Overlooking small correlations can lead to incorrect significance levels or confidence intervals.
How can we estimate the magnitude of the bias if the coin proves biased?
Once it appears the coin is not fair, you might want to know how different from 0.5 it is (say 0.52, 0.60, etc.). The simplest unbiased estimator of p is k/n (the number of heads divided by total flips). Maximum likelihood estimation from the binomial distribution also yields this ratio, k/n, as the MLE for p. You can refine this by constructing confidence intervals around p, or by adopting Bayesian methods with a Beta prior for more nuanced estimates.
Pitfalls:
With small n, the estimate of k/n can vary widely from the true p. Low sample sizes lead to higher uncertainty.

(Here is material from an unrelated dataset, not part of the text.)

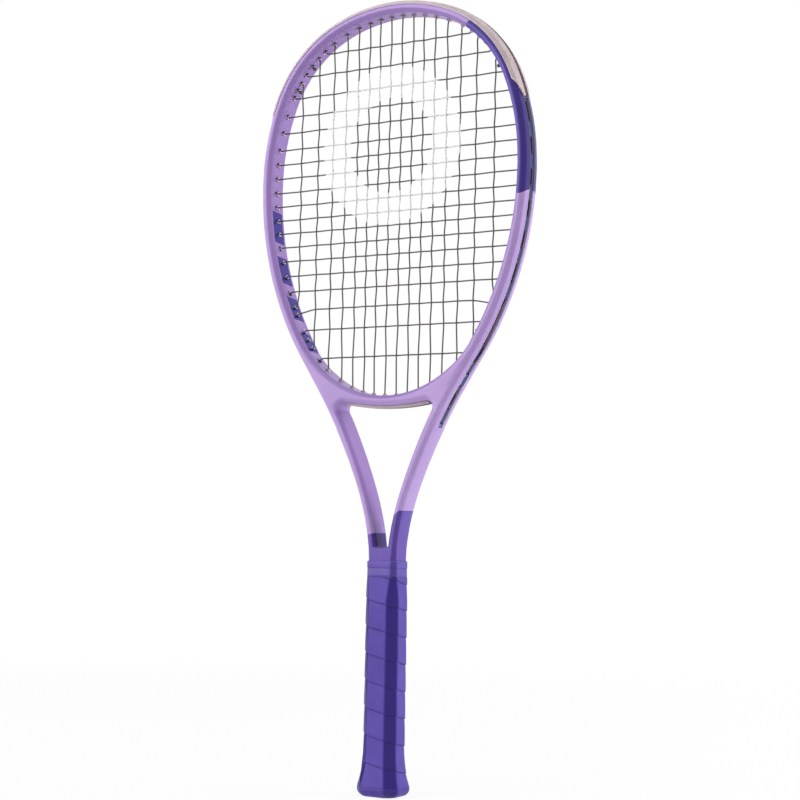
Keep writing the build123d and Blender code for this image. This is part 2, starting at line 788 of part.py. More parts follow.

If there is a cost to each flip, you might decide to stop as soon as you detect the coin is biased enough for your practical use case, but that could cause wide confidence intervals around the exact bias estimate.
Could data collection or measurement errors affect the conclusion?
If the way flips are recorded is prone to human error (e.g., accidentally recording a tail when it was actually a head), the data itself can become biased. This is known as measurement error or misclassification error.
Remedies include:
Using automated or carefully double-checked methods of recording outcomes.
Performing a pilot test to estimate the rate of recording mistakes and correcting for that if possible.
Pitfalls:
Even a small error rate can obscure small biases in the coin or create an artificial bias in the results.
If errors are non-random (for instance, if one observer tends to record heads more accurately than tails), the test results can systematically shift away from reality.